Biomedical sequential data, including longitudinal clinical trial data, 3D imaging, and surgical videos, are essential for disease detection and outcome prediction. Since manual review of such data is time-consuming and requires significant domain expertise, deep learning approaches are widely adopted to facilitate clinical decision-making. However, it remains challenging to interpret model predictions by identifying informative, localized features from a large volume of sequences, such as small blood clots in a large 3D CT scans or specific disease-relevant frames in a long surgical video.

This dissertation presents a comprehensive investigation into using deep learning for multiple modalities of biomedical sequential data.
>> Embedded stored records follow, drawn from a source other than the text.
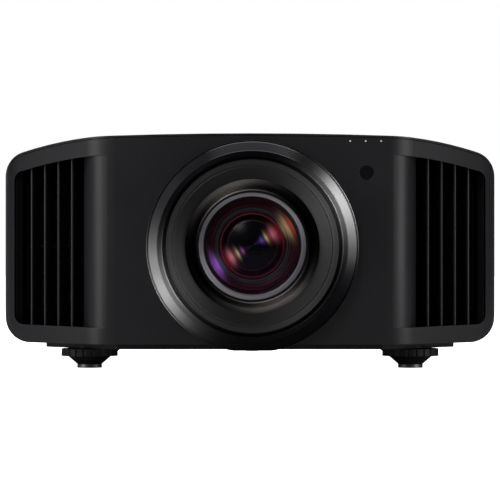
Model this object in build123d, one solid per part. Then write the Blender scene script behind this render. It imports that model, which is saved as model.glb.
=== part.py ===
from build123d import *
from math import asin, cos, pi, radians, sin, sqrt, tan
import os

# Home projector. Millimetres, +Z up, +X right as seen from the front, the lens looks along -Y.
# The origin is the centre of the overall box, on the surface that the feet stand on.

# ---- overall case ----
WIDTH = 500.0
DEPTH = 518.0
HEIGHT = 234.0
BEZEL_PROUD = 18.0          # lens bezel ahead of the front panel
SHELL_Z = 26.0              # underside of the outer shell
BASE_Z = 20.0               # underside of the base tray
SKIN = 2.8                  # wall of the moulded shell
GAP = 0.5                   # shadow gap between shell mouldings
REAR_EDGE_R = 5.0           # softened edge round the back

HALF_W = WIDTH / 2
FACE_Y = -DEPTH / 2 + BEZEL_PROUD
BACK_Y = DEPTH / 2

# ---- plan outline ----
FACE_HALF = 149.5           # half width of the flat face, to the virtual corner
SWEEP = 45.0                # angle of the swept-back corners
BEND_R = 38.0
SIDE_R = 51.0
REAR_R = 34.0

# ---- front elevation outline: three tangent arcs over a square base ----
CROWN_R = 4000.0
CROWN_HALF = 140.0
HAUNCH_R = 386.0
SHOULDER_R = 28.0
SILL_R = 28.0

# ---- shell split lines ----
COVER_EDGE = 2.2            # height of the cover's front edge
COVER_HALF = 243.0          # the cover's front sheet stops here, on the shoulder
ROOF = 2.0                  # front panel's roof under the cover
FRONT_SPLIT_Y = -108.0
REAR_SPLIT_Y = 226.0
SKIRT_Z = 60.0              # lower edge of the cover's side skirts
RIM_INSET = 38.0            # the shell's turned-in bottom rim
TRAY_INSET = 41.5
TRAY_WALL = 2.5
FLANGE_INSET = 29.0

# ---- lens axis ----
LENS_X = 2.4
LENS_Z = 122.8

# ---- lens bezel and funnel radii ----
BEZEL_FLANGE_R = 104.6      # thin rim that lies on the face round the bezel
BEZEL_FLANGE_T = 1.9
BEZEL_R = 102.8
BEZEL_FACE_R = 93.4
BEZEL_LIP_R = 88.6
BEZEL_GROOVE_R = 85.5
BEZEL_SHELF_R = 80.0
PANEL_HOLE_R = 90.0
FUNNEL_RING_R = 80.4
FUNNEL_MOUTH_R = 77.4

# ---- lens travel ----
SHIFT_V = 6.5
SHIFT_H = 5.3
FOCUS_TRAVEL = 2.0
ZOOM_TRAVEL = 8.0

# ---- lens barrel: everything round the glass follows the glass ----
GLASS_R = 48.0
CELL_RIM = 5.0              # front cell's wall outside the glass
BARREL_WALL = 2.0
BORE_R = GLASS_R + CELL_RIM
BARREL_R = BORE_R + BARREL_WALL
BARREL_TAIL_R = BARREL_R - 5.0
ZOOM_BORE_R = GLASS_R - 6.0
ZOOM_GLASS_R = ZOOM_BORE_R - 8.0
CELL_CLEAR = 0.05
THROAT_CLEAR = 5.0          # daylight round the barrel when it is shifted fully
FUNNEL_THROAT_R = BARREL_R + SHIFT_V + THROAT_CLEAR
DISH_R = FUNNEL_THROAT_R + SHIFT_V + 9.0

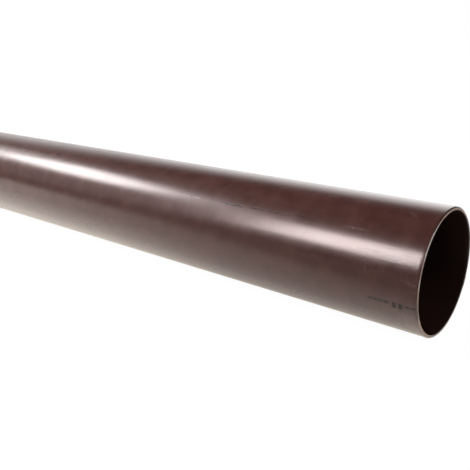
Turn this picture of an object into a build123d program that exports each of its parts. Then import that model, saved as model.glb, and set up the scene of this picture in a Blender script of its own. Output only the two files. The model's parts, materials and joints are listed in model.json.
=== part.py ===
"""Round PVC-U rainwater downpipe: one extruded tube, both ends sawn square and deburred outside."""
from build123d import *
import os

# Driving dimensions, in millimetres
OUTSIDE_DIAMETER = 110.0
WALL_THICKNESS = 2.7
STOCK_LENGTH = 2000.0
DEBURR_CHAMFER = 1.0

# The pipe lies along X on the ground at Z = 0, and its origin is under the middle of its length
outside_radius = OUTSIDE_DIAMETER / 2
bore_radius = outside_radius - WALL_THICKNESS
section_plane = Plane(origin=(0, 0, outside_radius), x_dir=(0, 1, 0), z_dir=(1, 0, 0))

# One length of extruded stock: a plain round tube
with BuildPart() as downpipe:
    with BuildSketch(section_plane):
        Circle(outside_radius)
        Circle(bore_radius, mode=Mode.SUBTRACT)
    extrude(amount=STOCK_LENGTH / 2, both=True)

    # The saw leaves each end square, and a knife takes the sharp outer corner off
    outer_rims = downpipe.edges().filter_by(GeomType.CIRCLE).group_by(SortBy.RADIUS)[-1]
    chamfer(outer_rims, length=DEBURR_CHAMFER)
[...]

It introduces effective models for disease detection and outcome prediction, along with an automated pipeline to select task-relevant subsets of sequences.

First, a recurrent neural network with attention mechanisms is built to predict rapid progression (RP) of Alzheimer’s Disease (AD) using longitudinal data from pooled clinical trials. This study defines RP by changes in four neurocognitive and functional health measures, computes importance scores to identify predictive features, and visualizes the temporal trajectories of the selected features.

Second, a two-phase multitask learning framework is proposed to detect and characterize pulmonary embolism (PE) using 3D computed tomographic pulmonary angiogram (CTPA). This study can provide interpretation through attention-weight heatmaps to select 2D image slices and gradient-weighted class activation mapping (Grad-CAM) to highlight salient local regions.

Third, a deep learning framework consisting of contrastive pre-training and a location-aware transformer is designed to predict treatment outcome of ovarian cancer using sets of still frames from laparoscopic surgical videos. By integrating anatomical information, the model assigns attention scores for anatomical locations and uses Grad-CAM to highlight disease areas in each frame.

Lastly, a training-free, large language model (LLM)-driven pipeline is developed to automatically select meaningful frames from laparoscopic surgical videos. This method uses LLMs with deep research and web search to generate frame selection criteria with corresponding scores. The scores are then used to search important frames from surgical videos by updating the frame selection distribution iteratively.

In summary, this dissertation thoroughly investigated how to tailor deep learning solutions to learn details from biomedical sequential data across multiple modalities for both detection and prediction tasks. By automatically select clinically relevant features from complex biomedical sequences, this work reduces the burden of manual data review and may support more efficient diagnosis and treatment planning. Future directions include integrating the models and pipelines into a unified feature selection system to support broader clinical applications using multimodal sequential data.